Formal ‘Lending Circles’ Help Immigrants Build Credit and Improve Their Lives
A creative way to help people gain access to the financial mainstream
March 24, 2013 | Read Time: 4 minutes
Lending circles are a common fixture in immigrant communities. Members of a lending group put a set amount of money—say, $100—into a common pool each month and then take turns receiving the monthly proceeds. The circles are a popular way for people who are apprehensive about banks or have little access to them to save and lend money to one another.
Mission Asset Fund, a charity in San Francisco, has figured out a creative way to formalize those relationships and report the monthly payments to the credit bureaus as a way to help people build or establish credit and gain access to the financial mainstream.
The lending-circle program builds on what people are already doing, says José Quiñonez, executive director of the Mission Asset Fund.
“We can make this better by making it a visible financial activity to the financial institutions so that they can get credit for that activity,” he says. “Before it was invisible, so it was ignored.”
A Way to Build Credit
The program’s success is attracting attention outside the Bay Area. The Mission Asset Fund has developed an innovative franchise approach, which is helping 15 nonprofits in six states run credit-building lending circles for their clients. And in September, the new Consumer Financial Protection Bureau appointed Mr. Quiñonez to serve as chairman of its Consumer Advisory Board.
In the five years Mission Asset Fund has run the program, participants have lent one another $1.7-million. During that time, only a handful of people have defaulted, according Mr. Quiñonez.
After a year, participants increase their credit scores by an average of 30 points and add an average of three accounts to their credit histories.
The additional accounts are important, he says, because banks and mainstream lenders are the institutions most likely to report to the credit bureaus: “These are all huge indicators that we are actually helping people move from the fringe.”
Poor Credit
The consequences of poor credit can have a crippling effect on people’s economic lives and make it even more difficult to climb out of poverty.
With a low credit score or no credit history at all, low-income people pay more for goods and financial services, says Vikki Frank, executive director of Credit Builders Alliance, a nonprofit in Washington that works with Mission Asset Fund to report payments to the credit bureaus.
Getting a cellphone often requires a deposit, she says. Some landlords won’t rent to people with low credit scores or require them to pay higher-than-usual deposits.
And without access to a credit card—which acts as a zero-interest loan when paid in full each month—people with poor credit often turn to high-cost payday lenders for short-term loans.
“It’s very expensive to be poor in this country,” says Ms. Frank.
Making It Formal
Participants in Mission Asset Fund’s lending circles decide together the amount of money they will contribute monthly and who will get each month’s payments, much as they would in an informal circle.

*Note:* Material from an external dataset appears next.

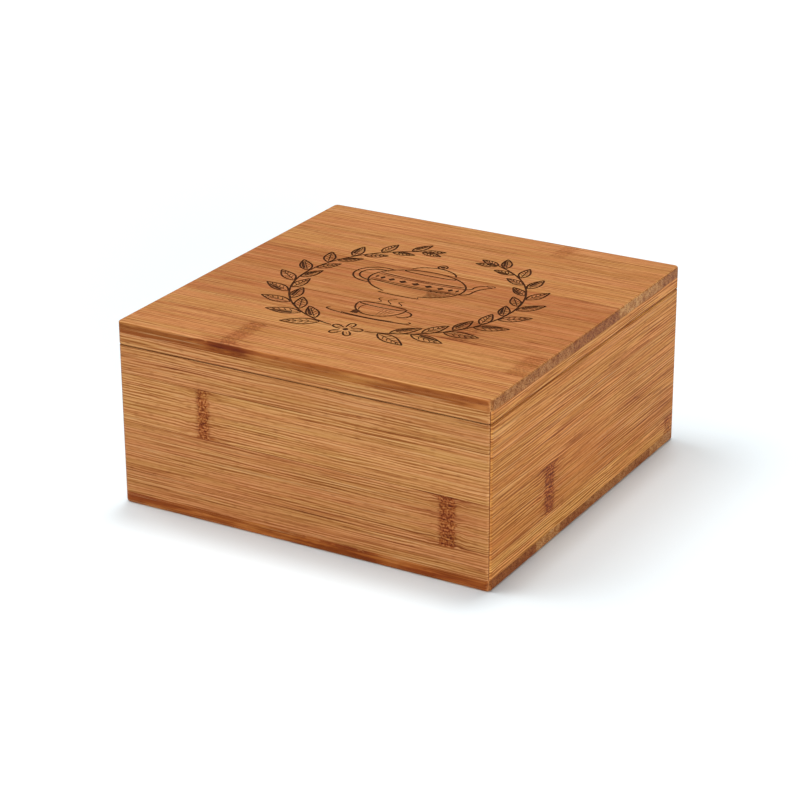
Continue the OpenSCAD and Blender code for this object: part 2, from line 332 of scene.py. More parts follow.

But they also sign a promissory note and program agreement, which formalize the arrangement and allow Mission Asset Fund to collect the payments and report them to the credit bureaus. The organization also requires participants to attend financial-management training.
For financial education to change people’s behavior, it needs to be tied to a real-life financial activity like participating in lending circles, says Mr. Quiñonez.
“Adults learn by doing,” he says. “Adults don’t learn anything by sitting in a classroom and taking notes and being quizzed at the end.”
‘It Opened My Eyes’
Members of the lending circles use their loans in a variety of ways: to pay down debt, buy equipment for a business, or make a deposit on an apartment. Others have been able to use their improved credit to gain access to a car loan or business loan.
Jaime Aragon used the money to pay a tax bill. He says that being part of the program has helped him gain confidence about managing money.
“It opened my eyes to ways of dealing with my finances that I wasn’t using before or had some resistance to,” says Mr. Aragon, who started using online budgeting software and opened a checking account that allows him to set up automatic deposits to his savings account. “It just made the concepts more accessible.”
Mission Asset Fund has created special lending circles for people who are saving money for the fees to apply for citizenship or for deferred action on deportation for young people who entered the country illegally as children.
The group is also thinking about ways to apply its approach to help young people who are aging out of the foster-care system find their financial footing.
Too many nonprofits think about poor people from a “deficit perspective” or as “broken,” says Mr. Quiñonez. He says Mission Asset Fund owes its success to starting with the belief that everyone has something to offer.
For participants in the lending circles, knowing that it’s their money that drives the program is extremely empowering, says Mr. Quiñonez: “People start walking around with their chins up in the air, with a little spring in their step.”